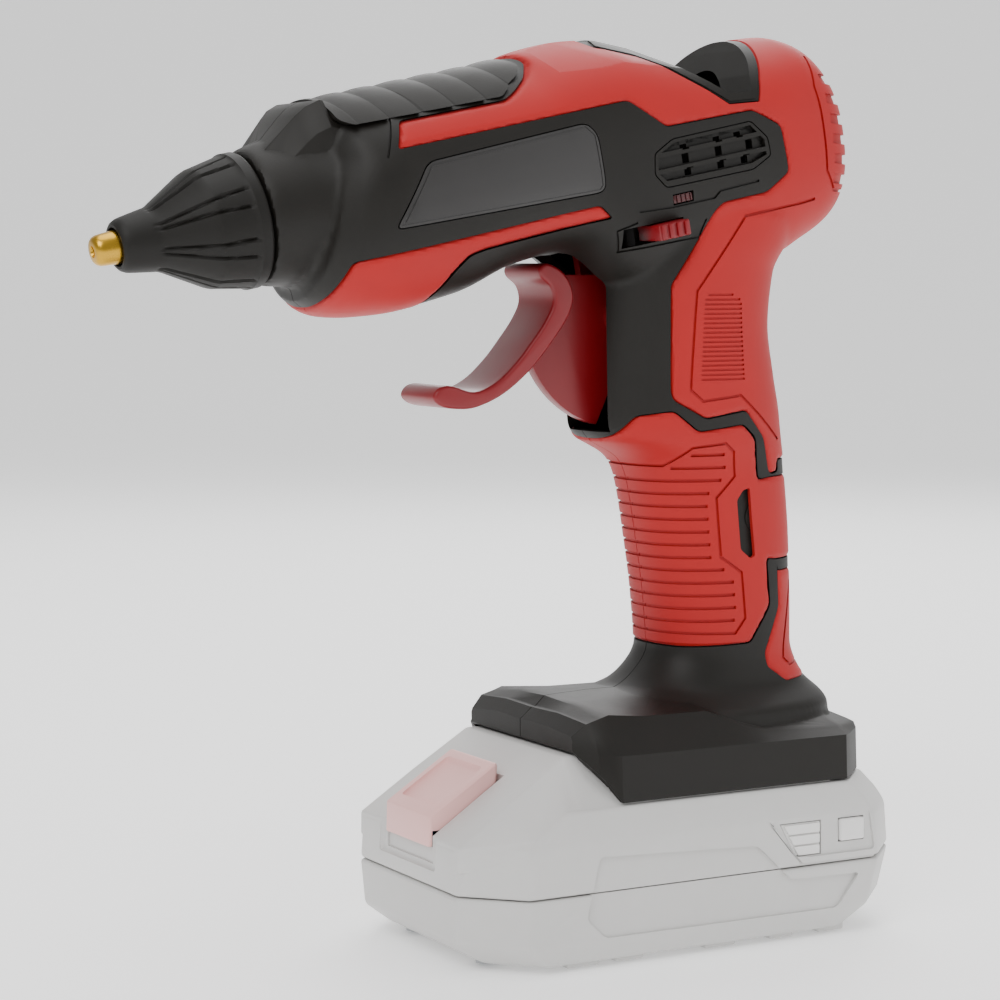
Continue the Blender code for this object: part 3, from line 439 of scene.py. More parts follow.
# X, lower edge, half width there, shoulder Z, half width at the rim, rim Z, ledge half width,
# ledge Z, crown Z.
FOOT = ((-29.4, 50.0, 25.4, 50.6, 25.0, 52.4, 24.4, 53.6, 54.4),
        (-26.0, 46.0, 29.6, 49.8, 27.4, 53.0, 25.8, 56.6, 57.2),
        (-25.0, 45.0, 30.6, 49.6, 28.4, 53.6, 25.8, 56.9, 57.4),
        (-22.4, 41.8, 31.6, 49.4, 28.8, 55.0, 25.8, 57.6, 59.8),
        (-19.8, FOOT_BASE, 33.0, 49.3, 29.0, 54.8, 26.0, 58.4, 60.0),
        (-10.0, FOOT_BASE, 33.0, 49.2, 29.0, 53.8, 26.2, 57.4, 60.4),
        (8.0, FOOT_BASE, 33.0, 49.2, 29.0, 53.2, 26.2, 57.2, 60.4),
        (18.0, FOOT_BASE, 33.0, 49.2, 29.0, 52.6, 27.4, 53.6, 60.0),
        (24.0, FOOT_BASE, 33.0, 49.1, 29.0, 51.2, 28.0, 51.9, 59.4),
        (46.0, FOOT_BASE, 33.0, 49.0, 29.0, 50.4, 28.0, 50.9, 57.0),
        (48.5, FOOT_BASE, 31.0, 48.8, 27.0, 50.2, 26.0, 50.7, 55.6),
        (57.0, FOOT_BASE, 22.2, 48.4, 20.6, 49.8, 18.0, 50.2, 50.8))


def foot_shell(grow=0.0):
    rings = []
    for x, low, half, side, rim_half, rim, ledge_half, ledge, crown in FOOT:
        right = [(half + grow, low), (half - 0.5 + grow, side + grow), (rim_half + grow, rim + grow),
                 (ledge_half + grow, ledge + grow), (ledge_half * 0.5, (ledge + crown) / 2 + 0.6 + grow),
                 (0.4, crown + grow)]
        section = right + [(-y, z) for y, z in reversed(right)]
        rings.append([(x, y, z) for y, z in section])
    return skin(rings, ROW)


print("foot stands", FOOT_BASE, "mm above the ground")

# %% Fuse the form and remesh it evenly
VOXEL = 0.85


def evened(made, smoothing):
    remesh = made.modifiers.new("even", "REMESH")
    remesh.mode = "VOXEL"
    remesh.voxel_size = VOXEL * MM
    smooth = made.modifiers.new("smooth", "SMOOTH")
    smooth.factor = 0.5
    smooth.iterations = smoothing
    return baked(made)


form = join(barrel_shell(), neck(), brow(), handle_shell(), foot_shell())
evened(form, 2)
# The foot's facets and the wedge over the collar keep their crisp edges.
join(form, foot_shell(0.15), brow(0.15))
for _, side in SIDES:
    cut(form, hump_facet(side))
form.name = "outer_form"
form_tree = BVHTree.FromObject(form, bpy.context.evaluated_depsgraph_get())
print("outer form has", len(form.data.polygons), "faces")


def arrays(made):
    count = len(made.data.vertices)
    points = np.empty(count * 3)
    made.data.vertices.foreach_get("co", points)
    normals = np.empty(count * 3)
    made.data.vertex_normals.foreach_get("vector", normals)
    return points.reshape(-1, 3), normals.reshape(-1, 3)


def form_at(depth):
    """The outer form with its skin moved inward, for backs, beds and the hollow."""
    deeper = copy_of(form)
    points, normals = arrays(deeper)
    deeper.data.vertices.foreach_set("co", (points - normals * depth * MM).ravel())
    return deeper


def carve(made, regions, depth):
    """Sinks the skin by a depth wherever the regions, which are solids, stand over it."""
    return cut(made, cut(group(regions), form_at(depth)))


# %% [markdown]
# ## Softened edges
# A moulded skin has a small radius where it meets its neighbour, and that thin highlight is what
# makes it look soft.  Points near an outline are pushed in along the form's own normal.

# %% Push in what is near an edge
SKIN_REACH = 0.6  # a point this close to the form is on the outer skin


def edge_distance(points, outline):
    """Distance in millimetres from (X, Z) points to a closed outline."""
    best = np.full(len(points), 1e9)
    for start, end in zip(outline[-1:] + outline[:-1], outline):
        start, end = np.array(start), np.array(end)
        along = end - start
        t = np.clip(((points - start) @ along) / max(along @ along, 1e-9), 0, 1)
        best = np.minimum(best, np.linalg.norm(points - start - t[:, None] * along, axis=1))
    return best


def rounded(made, outline, radius):
    """Rounds the piece's outer skin over towards its outline."""
    points, _ = arrays(made)
    inside = np.clip(1 - edge_distance(points[:, [0, 2]] / MM, outline) / radius, 0, 1)
    depth = radius * 0.75 * (1 - np.sqrt(np.clip(1 - inside ** 2, 0, 1)))
    for index in np.nonzero(depth > 0.01)[0]:
        hit, normal, _, distance = form_tree.find_nearest(Vector(points[index]))
        if hit is not None and distance < SKIN_REACH * MM:
            points[index] -= np.array(normal) * depth[index] * MM
    made.data.vertices.foreach_set("co", points.ravel())
    made.data.update()
    return made


print("edge tools ready")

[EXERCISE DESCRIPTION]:
Begin with the first line of the listing and copy exactly through the line that contains "(57.0, FOOT_BASE, 22.2, 48.4, 20.6, 49.8, 18.0, 50.2, 50.8))", please, keeping both ends and leaving out everything after.

[FULL SOLUTION]:
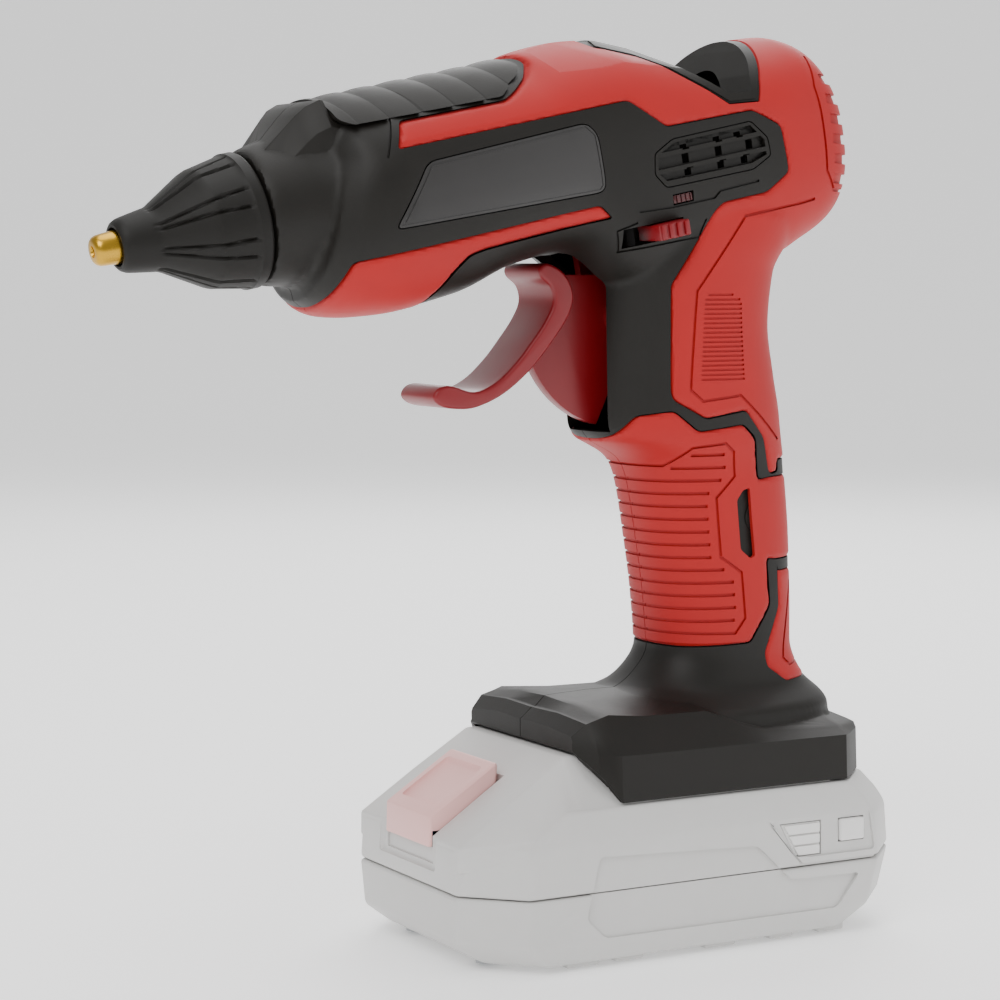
Continue the Blender code for this object: part 3, from line 439 of scene.py. More parts follow.
# X, lower edge, half width there, shoulder Z, half width at the rim, rim Z, ledge half width,
# ledge Z, crown Z.
FOOT = ((-29.4, 50.0, 25.4, 50.6, 25.0, 52.4, 24.4, 53.6, 54.4),
        (-26.0, 46.0, 29.6, 49.8, 27.4, 53.0, 25.8, 56.6, 57.2),
        (-25.0, 45.0, 30.6, 49.6, 28.4, 53.6, 25.8, 56.9, 57.4),
        (-22.4, 41.8, 31.6, 49.4, 28.8, 55.0, 25.8, 57.6, 59.8),
        (-19.8, FOOT_BASE, 33.0, 49.3, 29.0, 54.8, 26.0, 58.4, 60.0),
        (-10.0, FOOT_BASE, 33.0, 49.2, 29.0, 53.8, 26.2, 57.4, 60.4),
        (8.0, FOOT_BASE, 33.0, 49.2, 29.0, 53.2, 26.2, 57.2, 60.4),
        (18.0, FOOT_BASE, 33.0, 49.2, 29.0, 52.6, 27.4, 53.6, 60.0),
        (24.0, FOOT_BASE, 33.0, 49.1, 29.0, 51.2, 28.0, 51.9, 59.4),
        (46.0, FOOT_BASE, 33.0, 49.0, 29.0, 50.4, 28.0, 50.9, 57.0),
        (48.5, FOOT_BASE, 31.0, 48.8, 27.0, 50.2, 26.0, 50.7, 55.6),
        (57.0, FOOT_BASE, 22.2, 48.4, 20.6, 49.8, 18.0, 50.2, 50.8))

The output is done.